GM Starts Testing New Automated Tech on Public Roads

The automaker is also simulating 100 years of human driving every day to build the system.

A Cadillac Escalade IQ test vehicle.
A Cadillac Escalade IQ test vehicle.
GM

This week, GM began supervised public-road testing of its next-generation automated technology on limited-access highways across California and Michigan. The platform was trained on millions of real-world miles and stress-tested millions of times in simulated scenarios, according to GM.

If everything goes well, the tests will lead to more than 200 manual and supervised development vehicles operating in live traffic environments. However, each vehicle will have a trained test driver at the wheel who can take manual control at any time.

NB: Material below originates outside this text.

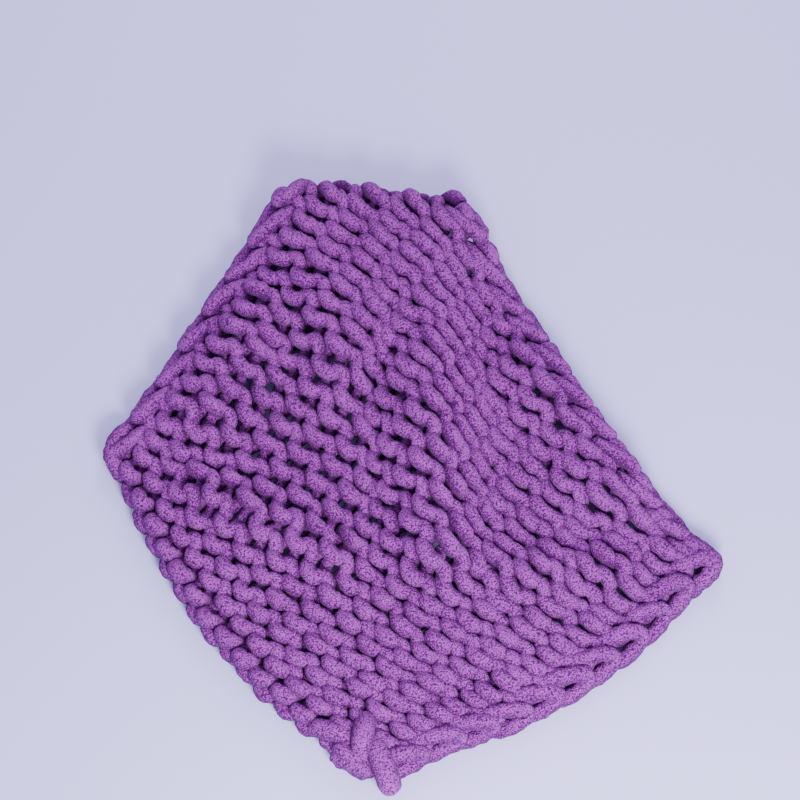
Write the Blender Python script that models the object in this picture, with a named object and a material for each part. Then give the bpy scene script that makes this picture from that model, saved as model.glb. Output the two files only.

The announcement marks a significant transition from manual data collection to active automated technology testing on public roads.

GM data-collection vehicles have driven more than 1 million miles across 34 states. The dataset now powers the next-generation automated technology entering supervised testing. The automaker said this phase is a critical next step in GM's "disciplined, incremental approach" to bringing automated driving technology to personal vehicles at scale.

Some rivals have faced scrutiny for misrepresenting automated driving technology and rushing it to market. Last year, a judge said Tesla misled drivers by using terms like "Autopilot" and "Full Self-Driving" to describe purported semi-autonomous capabilities. Tesla has since switched to the term "supervised."

Meanwhile, the National Highway Traffic Safety Administration is investigating several Tesla crashes as the company prepares to roll out a new model with no steering wheel or pedals.  

In October, GM announced plans to bring eyes-off driving to market in 2028, with the Cadillac Escalade IQ electric SUV as the debut model. Eyes-off is a self‑driving system that isn't "dependent on continuous driver vigilance for safety." After the debut, GM plans to roll out the tech to additional gas and electric vehicles. It will launch on highways first and then driveway-to-driveway, according to the company.

The technology is built on GM's new centralized computing architecture, which consolidates vehicle intelligence from dozens of distributed modules. The dataset comes from Super Cruise, which has accumulated more than 800 million customer-driven miles across 23 vehicles, and more than 5 million fully autonomous miles logged without a human driver in complex urban environments.

GM says real-world testing is essential to build a trustworthy system. Data captured during this new phase will feed directly back into the development cycle, improving the AI driving model. To complement real-world data, GM's simulation environment enables engineers to simulate roughly 100 years of human driving every single day.